Results: Tumor-bearing mice (squamous cell carcinoma) maintained at 37 degrees C were studied while breathing either normal air or carbogen (95% O(2), 5% CO2), known to significantly oxygenate tumors. Tumor activity was measured within an automatically determined volume of interest (VOI). Activity was corrected for the arterial input function as estimated from image and blood-derived data. Tumor FDG uptake was initially evaluated for tumor-bearing animals breathing only air (2 animals) or only carbogen (2 animals). Subsequently, 5 animals were studied using two sequential (18)F-FDG injections administered to the same tumor-bearing mouse, 60 min apart; the first injection on one gas (air or carbogen) and the second on the other gas. When examining the entire tumor VOI, there was no significant difference of (18)F-FDG uptake between mice breathing either air or carbogen (i.e. air/carbogen ratio near unity).
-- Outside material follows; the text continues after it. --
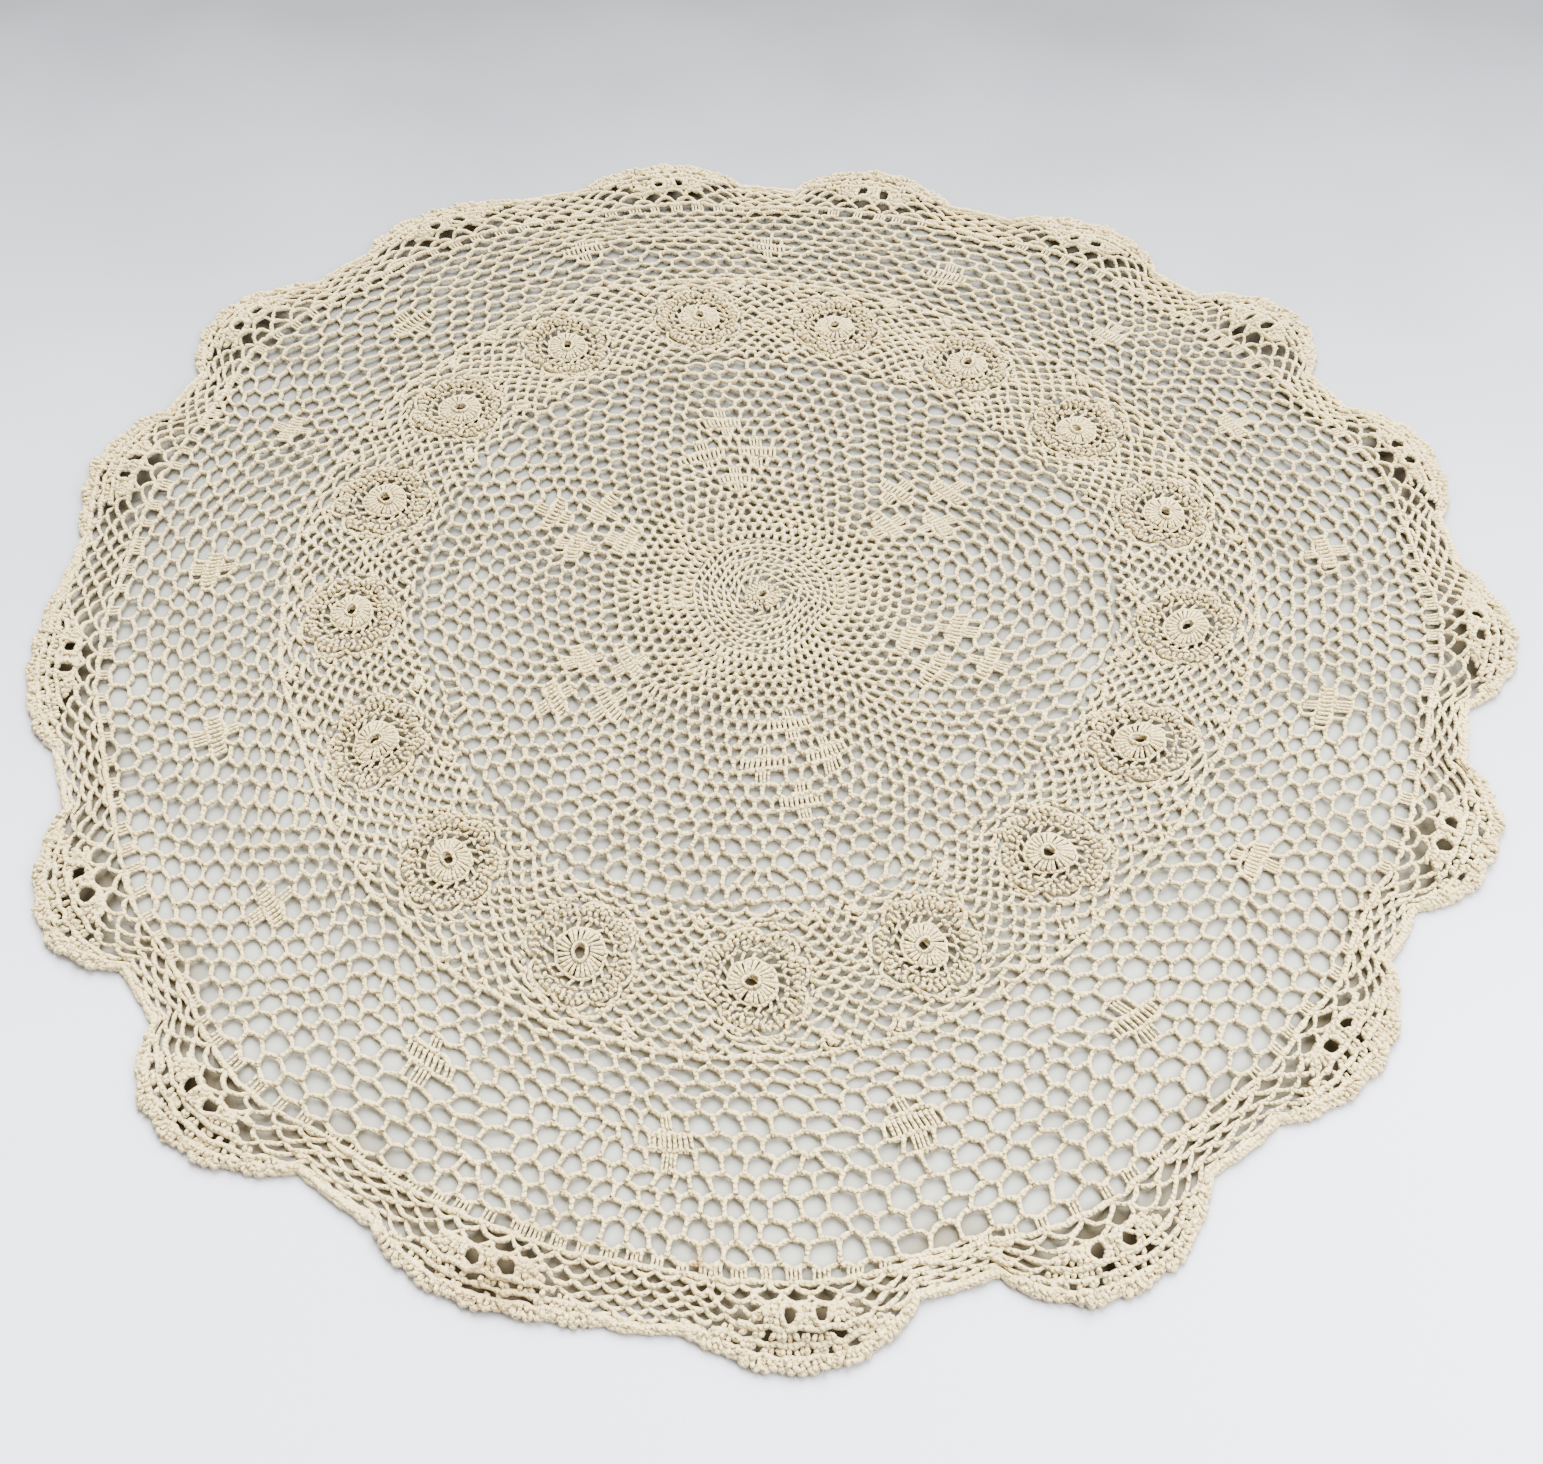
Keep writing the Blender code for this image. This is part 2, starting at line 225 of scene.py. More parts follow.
class Work:
    """The strands of one piece: rows of x, y, height over the underside, and radius."""

    def __init__(self, name):
        self.name = name
        self.lots = {}

    def strand(self, xy, height, radius):
        rows = np.empty((len(xy), 4))
        rows[:, :2] = xy
        rows[:, 2] = height
        rows[:, 3] = radius
        self.lots.setdefault(len(xy), []).append(rows)

    def chain(self, path, radius=YARN, height=None, float_up=0.0):
        """A chain of links along a path of x, y points."""
        steps = np.hypot(*np.diff(path, axis=0).T)
        gone = np.concatenate([[0], np.cumsum(steps)])
        count = max(4, round(gone[-1] / RING_STEP)) + 1
        at = np.linspace(0, gone[-1], count)
        xy = np.stack([np.interp(at, gone, path[:, i]) for i in (0, 1)], -1)
        along = np.gradient(xy, axis=0)
        along /= np.hypot(*along.T)[:, None]
        wild = draw.normal(0, UNEVEN, (3, count + 2))  # then evened out with its neighbours
        sideways, up, thick = (wild[:, 2:] + 3 * wild[:, 1:-1] + wild[:, :-2]) / 3.4
        xy += np.stack([-along[:, 1], along[:, 0]], -1) * (radius * sideways)[:, None]
        arch = np.sin(np.linspace(0, pi, count))
        base = FLATNESS * radius if height is None else height
        self.strand(xy, base + radius * up + float_up * arch, radius * (1 + thick))

    def post(self, foot, head, radius, swell=1.0, height=None, bulge=0.0):
        """A long stitch from foot to head: wider where it is looped in at both ends."""
        xy = foot + (np.asarray(head) - foot) * POST_AT[:, None]
        profile = radius * (POST_WIDTH * (1, 1, 1, swell)) * draw.uniform(0.92, 1.08, 4)
        base = FLATNESS * radius if height is None else height
        self.strand(xy, base + bulge * POST_LIFT, profile)

    def knot(self, middle, direction, length, radius, height):
        """A short fat bit of yarn that shows where it turns over itself."""
        turned = direction + draw.normal(0, KNOT_TURN)
        half = 0.5 * length * np.array([cos(turned), sin(turned)])
        xy = middle + draw.normal(0, 0.0003, 2) + half * np.array([-1.0, 0.0, 1.0])[:, None]
        size = radius * draw.uniform(0.85, 1.15) * KNOT_WIDTH
        self.strand(xy, FLATNESS * radius + height + draw.normal(0, 0.0004) + KNOT_ARCH, size)


print("yarn", round(2 * YARN / MM, 2), "mm thick")

# %% Tubes from strands
UP = np.array([0.0, 0.0, 1.0])
SIDES = len(SECTION)


def unit(v):
    return v / np.maximum(np.linalg.norm(v, axis=-1, keepdims=True), 1e-9)


def tubes(rows, start):
    """Strands of as many points each, as tubes: points, side faces, ends and the sides' UVs."""
    strands, count, _ = rows.shape
    centre = laid(rows[..., :2])
    centre[..., 2] += rows[..., 2]
    along = unit(np.gradient(centre, axis=1))
    side = unit(np.cross(along, UP))
    top = np.cross(side, along)
    ring = centre[:, :, None] + rows[..., 3][..., None, None] * (
        np.cos(SECTION)[:, None] * side[:, :, None]
        + FLATNESS * np.sin(SECTION)[:, None] * top[:, :, None])
    first = start + np.arange(strands)[:, None, None] * count * SIDES
    at = first + np.arange(count - 1)[:, None] * SIDES
    here, after = np.arange(SIDES), (np.arange(SIDES) + 1) % SIDES
    quads = np.stack([at + here, at + after, at + after + SIDES, at + here + SIDES], -1)
    ends = np.concatenate([first[:, 0] + here[::-1], first[:, 0] + (count - 1) * SIDES + here])
    steps = np.linalg.norm(np.diff(centre, axis=1), axis=2)
    gone = np.concatenate([np.zeros((strands, 1)), np.cumsum(steps, 1)], 1)
    gone += draw.uniform(0, LINK, (strands, 1))
    v0, v1 = gone[:, :-1, None] + 0 * here, gone[:, 1:, None] + 0 * here
    u0, u1 = here / SIDES + 0 * v0, (here + 1) / SIDES + 0 * v0
    uv = np.stack([u0, v0, u1, v0, u1, v1, u0, v1], -1)
    return ring.reshape(-1, 3), quads.reshape(-1, 4), ends, uv.reshape(-1, 2)


def add_object(name, data):
    made = bpy.data.objects.new(name, data)
    bpy.context.scene.collection.objects.link(made)
    return made


def make_tubes(work):
    """One mesh of closed tubes, with U around each strand and V along it in metres."""
    lots, start = [], 0
    for count in sorted(work.lots):
        lots.append(tubes(np.array(work.lots[count]), start))
        start += len(lots[-1][0])
    points, quads, ends, uv = map(np.concatenate, zip(*lots))
    mesh = bpy.data.meshes.new(work.name)
    mesh.from_pydata(points, [], quads.tolist() + ends.tolist(), shade_flat=False)
    mesh.uv_layers.new(name="yarn").data.foreach_set(
        "uv", np.concatenate([uv, np.zeros((ends.size, 2))]).ravel())
    mesh.materials.append(COTTON)
    print(f"{work.name}: {len(ends) // 2} strands")
    return add_object(work.name, mesh)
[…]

However, when only the highest (18)F-FDG uptake regions of the tumor were considered (small VOIs), there was a modest (21%), but significant increase in the air/carbogen ratio suggesting that in these potentially most hypoxic regions of the tumor, (18)F-FDG uptake and hence glucose metabolism, may be reduced by increasing tumor oxygenation.
Conclusion: Tumor (18)F-FDG uptake may be reduced by increases in tumor oxygenation and thus may provide a means to further enhance (18)F-FDG functional imaging.